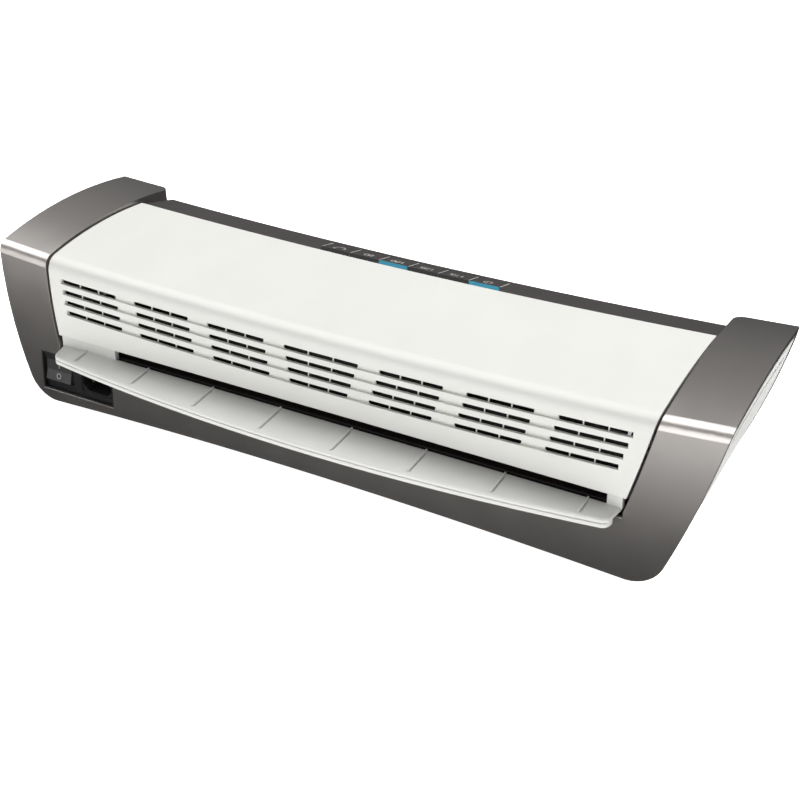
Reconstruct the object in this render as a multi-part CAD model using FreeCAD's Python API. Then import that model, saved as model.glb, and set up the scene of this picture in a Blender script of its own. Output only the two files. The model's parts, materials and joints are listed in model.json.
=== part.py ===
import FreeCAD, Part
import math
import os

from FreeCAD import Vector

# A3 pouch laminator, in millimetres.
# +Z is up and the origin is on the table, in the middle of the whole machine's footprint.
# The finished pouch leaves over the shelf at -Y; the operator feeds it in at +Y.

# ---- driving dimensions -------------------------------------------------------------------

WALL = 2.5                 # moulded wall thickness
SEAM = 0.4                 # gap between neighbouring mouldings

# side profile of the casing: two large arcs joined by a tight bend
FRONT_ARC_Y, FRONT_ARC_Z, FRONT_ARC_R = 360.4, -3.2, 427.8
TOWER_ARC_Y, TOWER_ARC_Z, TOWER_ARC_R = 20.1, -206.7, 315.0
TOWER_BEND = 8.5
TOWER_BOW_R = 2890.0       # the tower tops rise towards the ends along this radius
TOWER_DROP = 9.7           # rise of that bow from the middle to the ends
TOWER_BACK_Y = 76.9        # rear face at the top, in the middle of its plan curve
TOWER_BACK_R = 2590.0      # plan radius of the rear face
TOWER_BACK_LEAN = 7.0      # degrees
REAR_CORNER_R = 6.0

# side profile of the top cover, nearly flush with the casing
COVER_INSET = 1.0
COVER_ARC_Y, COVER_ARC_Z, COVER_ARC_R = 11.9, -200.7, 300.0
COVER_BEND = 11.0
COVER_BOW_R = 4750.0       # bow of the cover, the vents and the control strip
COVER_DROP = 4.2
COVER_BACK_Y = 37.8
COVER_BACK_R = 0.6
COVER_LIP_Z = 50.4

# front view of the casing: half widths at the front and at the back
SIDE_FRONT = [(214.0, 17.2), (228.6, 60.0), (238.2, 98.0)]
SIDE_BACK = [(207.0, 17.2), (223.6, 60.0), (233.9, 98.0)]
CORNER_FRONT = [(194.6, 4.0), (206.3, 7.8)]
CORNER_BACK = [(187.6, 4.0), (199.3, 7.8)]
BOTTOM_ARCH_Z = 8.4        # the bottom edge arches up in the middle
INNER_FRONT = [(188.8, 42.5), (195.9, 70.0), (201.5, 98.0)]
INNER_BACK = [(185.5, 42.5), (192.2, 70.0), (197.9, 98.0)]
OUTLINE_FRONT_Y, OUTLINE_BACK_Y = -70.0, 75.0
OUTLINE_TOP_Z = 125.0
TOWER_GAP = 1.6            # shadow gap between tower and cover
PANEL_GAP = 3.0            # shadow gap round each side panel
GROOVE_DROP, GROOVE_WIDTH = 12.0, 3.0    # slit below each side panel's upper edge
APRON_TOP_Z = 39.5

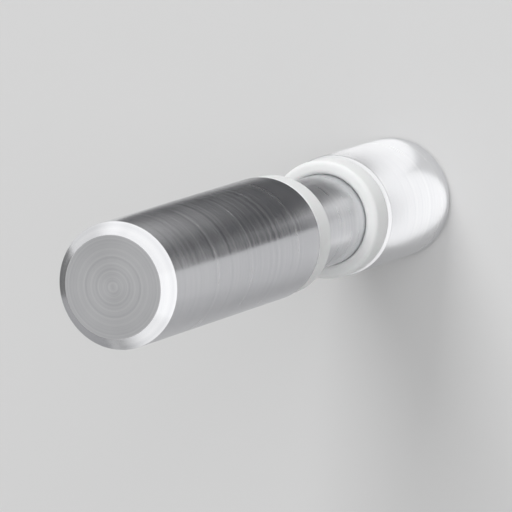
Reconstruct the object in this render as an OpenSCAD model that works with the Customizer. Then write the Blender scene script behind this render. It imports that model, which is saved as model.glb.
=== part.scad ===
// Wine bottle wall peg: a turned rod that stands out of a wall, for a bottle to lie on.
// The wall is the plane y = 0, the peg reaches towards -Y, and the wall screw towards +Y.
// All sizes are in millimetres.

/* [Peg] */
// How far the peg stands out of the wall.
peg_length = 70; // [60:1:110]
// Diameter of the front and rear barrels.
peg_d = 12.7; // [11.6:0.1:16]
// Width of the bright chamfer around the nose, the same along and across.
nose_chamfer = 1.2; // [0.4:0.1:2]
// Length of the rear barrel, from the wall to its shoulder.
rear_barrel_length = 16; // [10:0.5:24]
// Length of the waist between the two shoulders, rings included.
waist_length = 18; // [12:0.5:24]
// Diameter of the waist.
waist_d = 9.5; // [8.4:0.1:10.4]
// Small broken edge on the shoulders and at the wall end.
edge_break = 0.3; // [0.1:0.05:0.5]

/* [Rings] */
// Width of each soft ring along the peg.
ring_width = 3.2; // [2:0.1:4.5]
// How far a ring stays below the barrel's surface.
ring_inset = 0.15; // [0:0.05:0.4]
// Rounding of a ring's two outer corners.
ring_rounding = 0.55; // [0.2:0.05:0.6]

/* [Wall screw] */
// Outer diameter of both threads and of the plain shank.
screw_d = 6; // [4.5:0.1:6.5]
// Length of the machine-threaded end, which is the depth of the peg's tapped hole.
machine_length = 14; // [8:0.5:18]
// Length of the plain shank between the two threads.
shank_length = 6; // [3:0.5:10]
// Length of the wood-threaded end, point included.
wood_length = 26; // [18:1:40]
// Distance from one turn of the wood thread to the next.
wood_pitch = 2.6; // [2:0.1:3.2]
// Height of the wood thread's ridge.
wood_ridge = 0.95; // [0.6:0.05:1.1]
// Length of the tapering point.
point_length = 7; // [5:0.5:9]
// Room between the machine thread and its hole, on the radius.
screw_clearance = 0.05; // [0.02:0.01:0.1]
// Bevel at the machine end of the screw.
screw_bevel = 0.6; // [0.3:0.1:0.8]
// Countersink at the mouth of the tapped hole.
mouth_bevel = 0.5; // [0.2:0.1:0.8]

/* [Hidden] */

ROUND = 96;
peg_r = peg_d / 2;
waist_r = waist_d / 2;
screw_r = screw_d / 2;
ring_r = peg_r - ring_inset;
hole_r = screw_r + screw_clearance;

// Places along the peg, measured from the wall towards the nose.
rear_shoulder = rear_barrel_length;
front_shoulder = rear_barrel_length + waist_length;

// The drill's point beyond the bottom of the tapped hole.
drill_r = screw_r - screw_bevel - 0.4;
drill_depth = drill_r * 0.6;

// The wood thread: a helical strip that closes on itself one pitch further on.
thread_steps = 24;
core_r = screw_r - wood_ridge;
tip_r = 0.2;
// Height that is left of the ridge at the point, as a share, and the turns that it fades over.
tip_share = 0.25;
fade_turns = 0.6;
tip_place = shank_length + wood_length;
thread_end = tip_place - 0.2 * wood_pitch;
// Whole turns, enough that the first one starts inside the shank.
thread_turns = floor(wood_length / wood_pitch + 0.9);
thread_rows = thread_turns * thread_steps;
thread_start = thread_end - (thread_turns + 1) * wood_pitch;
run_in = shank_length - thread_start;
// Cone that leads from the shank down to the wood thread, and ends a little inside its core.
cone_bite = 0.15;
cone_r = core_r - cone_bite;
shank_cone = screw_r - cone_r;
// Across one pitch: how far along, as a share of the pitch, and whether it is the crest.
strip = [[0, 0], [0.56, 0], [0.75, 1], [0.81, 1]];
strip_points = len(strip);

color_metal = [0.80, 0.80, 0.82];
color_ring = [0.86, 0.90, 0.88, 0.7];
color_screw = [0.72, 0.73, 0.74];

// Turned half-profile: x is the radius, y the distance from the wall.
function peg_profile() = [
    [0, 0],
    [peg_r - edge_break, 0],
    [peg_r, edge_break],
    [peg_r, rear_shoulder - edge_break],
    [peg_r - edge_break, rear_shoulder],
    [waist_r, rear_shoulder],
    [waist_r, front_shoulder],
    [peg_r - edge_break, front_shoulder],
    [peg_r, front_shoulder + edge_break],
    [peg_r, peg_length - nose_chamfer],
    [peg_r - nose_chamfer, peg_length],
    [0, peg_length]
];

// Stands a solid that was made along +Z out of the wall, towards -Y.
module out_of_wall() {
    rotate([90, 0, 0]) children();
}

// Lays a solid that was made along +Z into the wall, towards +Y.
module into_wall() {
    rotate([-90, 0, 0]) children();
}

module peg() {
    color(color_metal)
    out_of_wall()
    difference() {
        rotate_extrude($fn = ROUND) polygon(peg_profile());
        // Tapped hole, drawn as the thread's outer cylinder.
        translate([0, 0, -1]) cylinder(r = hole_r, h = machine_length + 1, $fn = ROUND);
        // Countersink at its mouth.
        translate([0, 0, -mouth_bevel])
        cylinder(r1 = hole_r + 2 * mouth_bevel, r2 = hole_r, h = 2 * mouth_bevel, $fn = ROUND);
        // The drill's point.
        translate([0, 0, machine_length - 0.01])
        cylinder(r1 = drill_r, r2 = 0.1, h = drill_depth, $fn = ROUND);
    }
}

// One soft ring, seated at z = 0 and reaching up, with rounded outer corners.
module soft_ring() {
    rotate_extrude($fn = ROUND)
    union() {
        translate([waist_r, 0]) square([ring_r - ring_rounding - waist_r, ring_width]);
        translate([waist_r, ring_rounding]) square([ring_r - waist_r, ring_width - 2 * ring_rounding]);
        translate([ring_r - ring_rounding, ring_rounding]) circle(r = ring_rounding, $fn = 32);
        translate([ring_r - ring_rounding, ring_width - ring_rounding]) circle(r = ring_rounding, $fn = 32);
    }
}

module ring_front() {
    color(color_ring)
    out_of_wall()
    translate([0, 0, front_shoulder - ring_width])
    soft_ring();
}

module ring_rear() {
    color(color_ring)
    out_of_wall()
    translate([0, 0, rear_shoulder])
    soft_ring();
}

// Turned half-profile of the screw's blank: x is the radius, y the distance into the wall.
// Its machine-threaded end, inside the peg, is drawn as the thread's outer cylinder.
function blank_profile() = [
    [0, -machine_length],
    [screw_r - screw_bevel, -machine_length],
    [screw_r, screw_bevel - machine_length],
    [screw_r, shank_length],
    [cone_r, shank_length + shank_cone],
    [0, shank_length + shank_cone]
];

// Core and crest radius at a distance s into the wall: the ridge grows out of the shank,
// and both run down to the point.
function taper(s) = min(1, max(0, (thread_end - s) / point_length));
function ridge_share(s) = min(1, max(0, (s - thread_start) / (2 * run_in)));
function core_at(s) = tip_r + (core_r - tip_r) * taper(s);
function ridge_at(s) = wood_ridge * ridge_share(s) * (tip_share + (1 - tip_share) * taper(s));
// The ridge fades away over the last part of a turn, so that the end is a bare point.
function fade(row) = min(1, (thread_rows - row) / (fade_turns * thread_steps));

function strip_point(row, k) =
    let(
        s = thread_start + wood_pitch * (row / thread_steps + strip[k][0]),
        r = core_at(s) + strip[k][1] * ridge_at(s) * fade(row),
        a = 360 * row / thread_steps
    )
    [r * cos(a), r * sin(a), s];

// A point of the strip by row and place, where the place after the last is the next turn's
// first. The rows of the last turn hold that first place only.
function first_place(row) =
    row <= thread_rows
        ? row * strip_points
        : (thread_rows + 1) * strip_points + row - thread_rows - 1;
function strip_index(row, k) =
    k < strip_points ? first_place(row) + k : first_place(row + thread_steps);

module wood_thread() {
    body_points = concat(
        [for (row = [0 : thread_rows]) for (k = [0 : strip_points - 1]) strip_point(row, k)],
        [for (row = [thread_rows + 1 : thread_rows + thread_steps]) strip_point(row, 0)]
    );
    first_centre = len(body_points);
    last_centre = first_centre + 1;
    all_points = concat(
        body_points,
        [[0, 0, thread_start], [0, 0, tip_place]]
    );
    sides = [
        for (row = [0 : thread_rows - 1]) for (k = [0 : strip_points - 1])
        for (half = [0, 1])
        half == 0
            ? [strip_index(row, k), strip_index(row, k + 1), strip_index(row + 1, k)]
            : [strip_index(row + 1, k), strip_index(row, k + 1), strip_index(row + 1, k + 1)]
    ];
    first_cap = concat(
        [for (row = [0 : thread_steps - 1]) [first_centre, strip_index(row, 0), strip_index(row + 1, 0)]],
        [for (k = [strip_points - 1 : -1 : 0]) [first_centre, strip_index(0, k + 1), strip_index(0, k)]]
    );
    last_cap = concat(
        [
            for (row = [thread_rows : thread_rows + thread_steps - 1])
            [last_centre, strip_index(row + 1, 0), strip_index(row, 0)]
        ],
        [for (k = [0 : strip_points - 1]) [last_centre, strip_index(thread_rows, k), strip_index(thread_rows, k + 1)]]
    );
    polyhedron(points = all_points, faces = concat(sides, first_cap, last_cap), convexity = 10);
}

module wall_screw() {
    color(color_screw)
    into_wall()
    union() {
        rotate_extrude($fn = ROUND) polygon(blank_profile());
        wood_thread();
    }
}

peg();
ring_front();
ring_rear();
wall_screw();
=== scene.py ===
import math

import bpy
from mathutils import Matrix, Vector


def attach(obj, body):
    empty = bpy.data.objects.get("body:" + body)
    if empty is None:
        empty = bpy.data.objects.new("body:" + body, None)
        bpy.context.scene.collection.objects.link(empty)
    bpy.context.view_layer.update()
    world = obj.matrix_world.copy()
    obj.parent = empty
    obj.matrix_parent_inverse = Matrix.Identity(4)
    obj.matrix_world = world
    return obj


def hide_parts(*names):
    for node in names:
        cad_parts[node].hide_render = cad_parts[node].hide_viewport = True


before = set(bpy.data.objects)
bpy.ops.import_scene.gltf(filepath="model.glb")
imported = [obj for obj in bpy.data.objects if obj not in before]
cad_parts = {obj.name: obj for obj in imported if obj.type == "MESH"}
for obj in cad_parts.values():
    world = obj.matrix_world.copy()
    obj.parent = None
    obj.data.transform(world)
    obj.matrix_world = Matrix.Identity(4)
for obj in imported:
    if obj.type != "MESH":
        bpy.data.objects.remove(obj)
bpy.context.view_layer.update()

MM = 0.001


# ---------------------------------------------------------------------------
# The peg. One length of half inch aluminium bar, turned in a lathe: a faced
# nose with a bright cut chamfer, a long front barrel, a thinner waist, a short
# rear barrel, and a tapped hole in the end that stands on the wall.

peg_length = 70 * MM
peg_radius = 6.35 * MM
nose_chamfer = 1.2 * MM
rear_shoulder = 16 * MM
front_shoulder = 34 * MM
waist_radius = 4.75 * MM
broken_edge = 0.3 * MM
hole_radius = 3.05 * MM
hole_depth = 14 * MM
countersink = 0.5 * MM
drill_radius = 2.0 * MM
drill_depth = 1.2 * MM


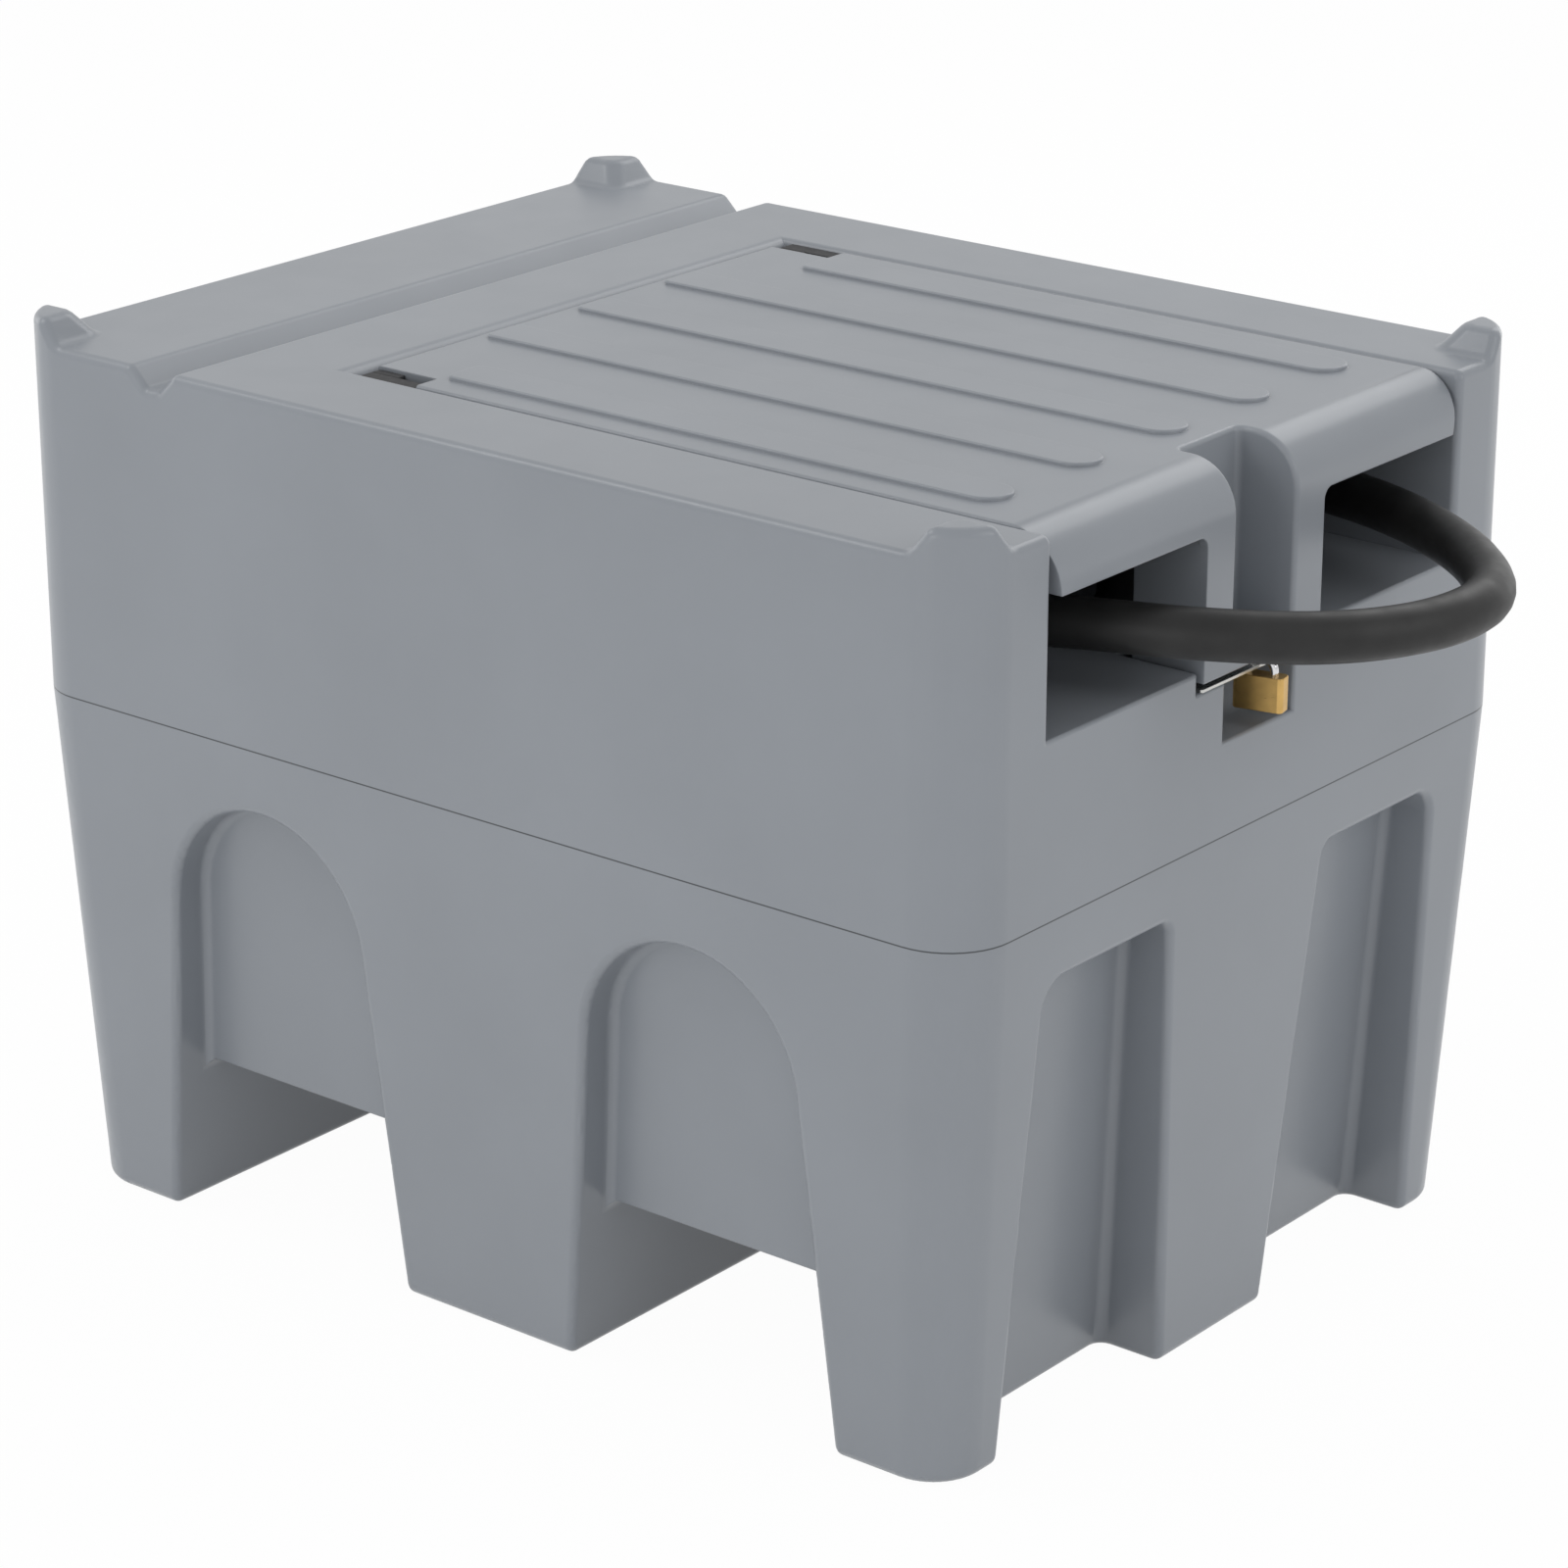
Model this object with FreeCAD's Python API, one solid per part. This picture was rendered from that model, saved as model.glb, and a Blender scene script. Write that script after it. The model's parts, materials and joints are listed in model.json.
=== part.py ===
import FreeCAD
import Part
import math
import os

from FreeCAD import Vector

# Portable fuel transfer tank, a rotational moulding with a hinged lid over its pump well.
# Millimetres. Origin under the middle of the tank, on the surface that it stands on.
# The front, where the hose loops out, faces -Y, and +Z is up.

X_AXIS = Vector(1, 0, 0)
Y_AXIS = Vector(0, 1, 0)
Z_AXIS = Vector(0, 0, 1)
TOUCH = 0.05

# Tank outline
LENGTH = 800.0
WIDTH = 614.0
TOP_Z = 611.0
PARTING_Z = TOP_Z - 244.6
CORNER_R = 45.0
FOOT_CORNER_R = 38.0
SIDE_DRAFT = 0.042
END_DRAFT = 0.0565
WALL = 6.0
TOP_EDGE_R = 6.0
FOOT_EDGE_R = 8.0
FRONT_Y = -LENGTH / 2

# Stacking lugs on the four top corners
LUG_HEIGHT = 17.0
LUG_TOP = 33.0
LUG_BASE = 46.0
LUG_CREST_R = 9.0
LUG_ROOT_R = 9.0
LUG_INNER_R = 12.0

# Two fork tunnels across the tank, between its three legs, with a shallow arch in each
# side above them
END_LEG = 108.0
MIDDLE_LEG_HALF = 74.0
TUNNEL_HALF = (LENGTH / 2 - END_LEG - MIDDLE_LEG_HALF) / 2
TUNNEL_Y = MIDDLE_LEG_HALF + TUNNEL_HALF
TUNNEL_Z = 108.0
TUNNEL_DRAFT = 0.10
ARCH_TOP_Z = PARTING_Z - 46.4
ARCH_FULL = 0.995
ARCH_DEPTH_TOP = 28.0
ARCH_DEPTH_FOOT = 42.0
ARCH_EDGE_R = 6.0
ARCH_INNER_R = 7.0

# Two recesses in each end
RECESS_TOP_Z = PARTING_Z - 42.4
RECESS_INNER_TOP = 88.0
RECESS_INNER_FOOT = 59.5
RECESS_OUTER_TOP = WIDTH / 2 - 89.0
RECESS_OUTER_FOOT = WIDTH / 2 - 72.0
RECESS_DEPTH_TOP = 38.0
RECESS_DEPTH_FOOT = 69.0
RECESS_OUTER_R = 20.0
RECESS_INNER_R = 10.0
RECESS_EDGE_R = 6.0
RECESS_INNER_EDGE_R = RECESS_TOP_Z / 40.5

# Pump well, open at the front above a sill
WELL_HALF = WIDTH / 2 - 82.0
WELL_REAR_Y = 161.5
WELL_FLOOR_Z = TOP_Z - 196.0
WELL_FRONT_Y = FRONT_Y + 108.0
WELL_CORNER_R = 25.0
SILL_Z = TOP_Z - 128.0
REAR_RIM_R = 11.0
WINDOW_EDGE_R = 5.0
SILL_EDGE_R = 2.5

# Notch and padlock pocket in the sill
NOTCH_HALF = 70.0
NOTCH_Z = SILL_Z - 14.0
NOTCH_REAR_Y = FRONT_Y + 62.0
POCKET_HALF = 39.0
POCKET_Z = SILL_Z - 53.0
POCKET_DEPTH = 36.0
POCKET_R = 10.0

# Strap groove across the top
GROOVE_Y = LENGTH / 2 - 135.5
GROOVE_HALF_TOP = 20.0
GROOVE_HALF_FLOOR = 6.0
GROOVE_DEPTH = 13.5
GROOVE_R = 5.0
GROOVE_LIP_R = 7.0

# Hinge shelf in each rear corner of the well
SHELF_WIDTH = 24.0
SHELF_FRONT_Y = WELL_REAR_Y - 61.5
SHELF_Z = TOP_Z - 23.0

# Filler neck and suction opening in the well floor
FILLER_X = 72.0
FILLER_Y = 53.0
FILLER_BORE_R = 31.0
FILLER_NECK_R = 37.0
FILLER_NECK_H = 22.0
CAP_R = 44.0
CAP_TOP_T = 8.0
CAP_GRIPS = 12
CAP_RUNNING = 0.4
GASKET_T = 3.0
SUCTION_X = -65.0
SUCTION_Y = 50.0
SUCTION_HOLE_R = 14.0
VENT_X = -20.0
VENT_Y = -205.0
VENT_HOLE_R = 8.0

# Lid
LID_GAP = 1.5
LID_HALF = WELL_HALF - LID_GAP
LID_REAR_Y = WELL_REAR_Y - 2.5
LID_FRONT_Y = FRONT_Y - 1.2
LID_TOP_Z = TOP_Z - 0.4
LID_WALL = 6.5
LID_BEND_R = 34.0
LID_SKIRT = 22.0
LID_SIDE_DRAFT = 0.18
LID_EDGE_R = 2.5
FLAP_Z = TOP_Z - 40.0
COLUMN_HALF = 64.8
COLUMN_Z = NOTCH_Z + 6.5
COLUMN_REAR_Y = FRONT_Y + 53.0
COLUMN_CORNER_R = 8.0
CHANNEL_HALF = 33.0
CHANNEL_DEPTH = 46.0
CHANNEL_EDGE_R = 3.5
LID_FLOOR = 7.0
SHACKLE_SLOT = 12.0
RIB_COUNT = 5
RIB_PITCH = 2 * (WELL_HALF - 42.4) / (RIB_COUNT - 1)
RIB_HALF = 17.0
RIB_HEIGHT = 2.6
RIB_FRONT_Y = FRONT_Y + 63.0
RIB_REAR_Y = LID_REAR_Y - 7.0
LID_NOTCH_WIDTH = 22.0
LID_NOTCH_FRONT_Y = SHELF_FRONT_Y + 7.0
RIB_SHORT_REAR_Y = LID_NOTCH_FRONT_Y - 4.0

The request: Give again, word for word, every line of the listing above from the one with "color(color_screw)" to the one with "in imported if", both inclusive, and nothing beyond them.

Answer:
    color(color_screw)
    into_wall()
    union() {
        rotate_extrude($fn = ROUND) polygon(blank_profile());
        wood_thread();
    }
}

peg();
ring_front();
ring_rear();
wall_screw();
=== scene.py ===
import math

import bpy
from mathutils import Matrix, Vector


def attach(obj, body):
    empty = bpy.data.objects.get("body:" + body)
    if empty is None:
        empty = bpy.data.objects.new("body:" + body, None)
        bpy.context.scene.collection.objects.link(empty)
    bpy.context.view_layer.update()
    world = obj.matrix_world.copy()
    obj.parent = empty
    obj.matrix_parent_inverse = Matrix.Identity(4)
    obj.matrix_world = world
    return obj


def hide_parts(*names):
    for node in names:
        cad_parts[node].hide_render = cad_parts[node].hide_viewport = True


before = set(bpy.data.objects)
bpy.ops.import_scene.gltf(filepath="model.glb")
imported = [obj for obj in bpy.data.objects if obj not in before]
cad_parts = {obj.name: obj for obj in imported if obj.type == "MESH"}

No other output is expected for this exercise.